→ **TASK PROMPT**: Reproduce the listing verbatim.

→ **DATASET EXTRACT**:
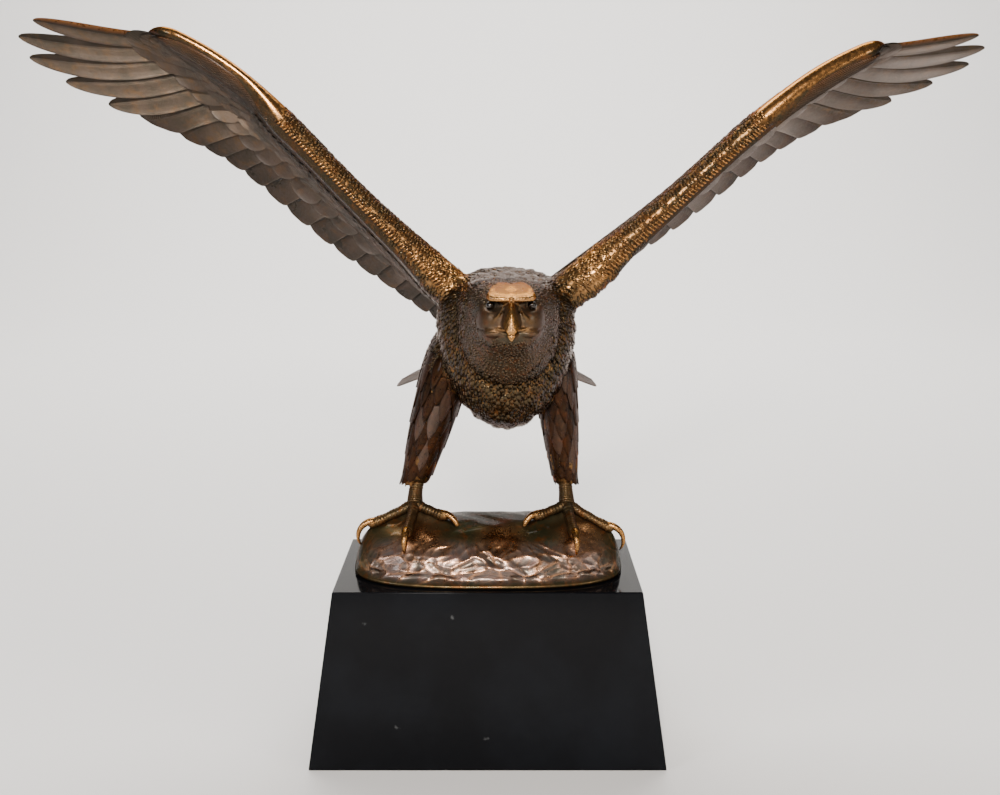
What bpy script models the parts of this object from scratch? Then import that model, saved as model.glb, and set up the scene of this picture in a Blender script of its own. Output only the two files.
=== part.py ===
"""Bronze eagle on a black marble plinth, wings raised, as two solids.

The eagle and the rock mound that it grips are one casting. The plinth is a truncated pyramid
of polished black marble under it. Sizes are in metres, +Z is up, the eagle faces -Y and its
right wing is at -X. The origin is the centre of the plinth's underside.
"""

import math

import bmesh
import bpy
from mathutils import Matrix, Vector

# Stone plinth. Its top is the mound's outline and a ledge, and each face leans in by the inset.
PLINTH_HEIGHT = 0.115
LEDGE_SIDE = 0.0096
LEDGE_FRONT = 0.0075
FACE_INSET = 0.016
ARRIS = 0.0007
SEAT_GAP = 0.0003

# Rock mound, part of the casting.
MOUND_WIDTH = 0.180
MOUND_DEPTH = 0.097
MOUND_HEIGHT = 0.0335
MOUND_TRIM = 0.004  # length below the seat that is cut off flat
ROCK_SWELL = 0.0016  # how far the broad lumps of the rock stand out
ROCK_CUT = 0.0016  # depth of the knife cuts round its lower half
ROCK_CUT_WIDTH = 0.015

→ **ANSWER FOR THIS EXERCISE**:
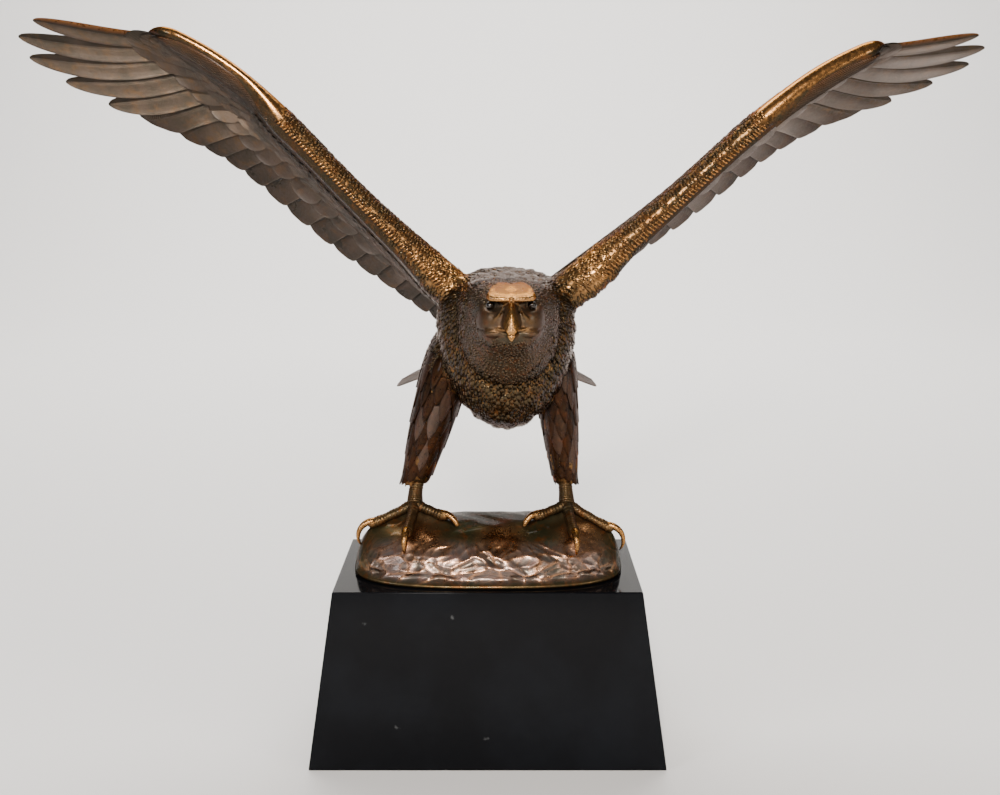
What bpy script models the parts of this object from scratch? Then import that model, saved as model.glb, and set up the scene of this picture in a Blender script of its own. Output only the two files.
=== part.py ===
"""Bronze eagle on a black marble plinth, wings raised, as two solids.

The eagle and the rock mound that it grips are one casting. The plinth is a truncated pyramid
of polished black marble under it. Sizes are in metres, +Z is up, the eagle faces -Y and its
right wing is at -X. The origin is the centre of the plinth's underside.
"""

import math

import bmesh
import bpy
from mathutils import Matrix, Vector

# Stone plinth. Its top is the mound's outline and a ledge, and each face leans in by the inset.
PLINTH_HEIGHT = 0.115
LEDGE_SIDE = 0.0096
LEDGE_FRONT = 0.0075
FACE_INSET = 0.016
ARRIS = 0.0007
SEAT_GAP = 0.0003

# Rock mound, part of the casting.
MOUND_WIDTH = 0.180
MOUND_DEPTH = 0.097
MOUND_HEIGHT = 0.0335
MOUND_TRIM = 0.004  # length below the seat that is cut off flat
ROCK_SWELL = 0.0016  # how far the broad lumps of the rock stand out
ROCK_CUT = 0.0016  # depth of the knife cuts round its lower half
ROCK_CUT_WIDTH = 0.015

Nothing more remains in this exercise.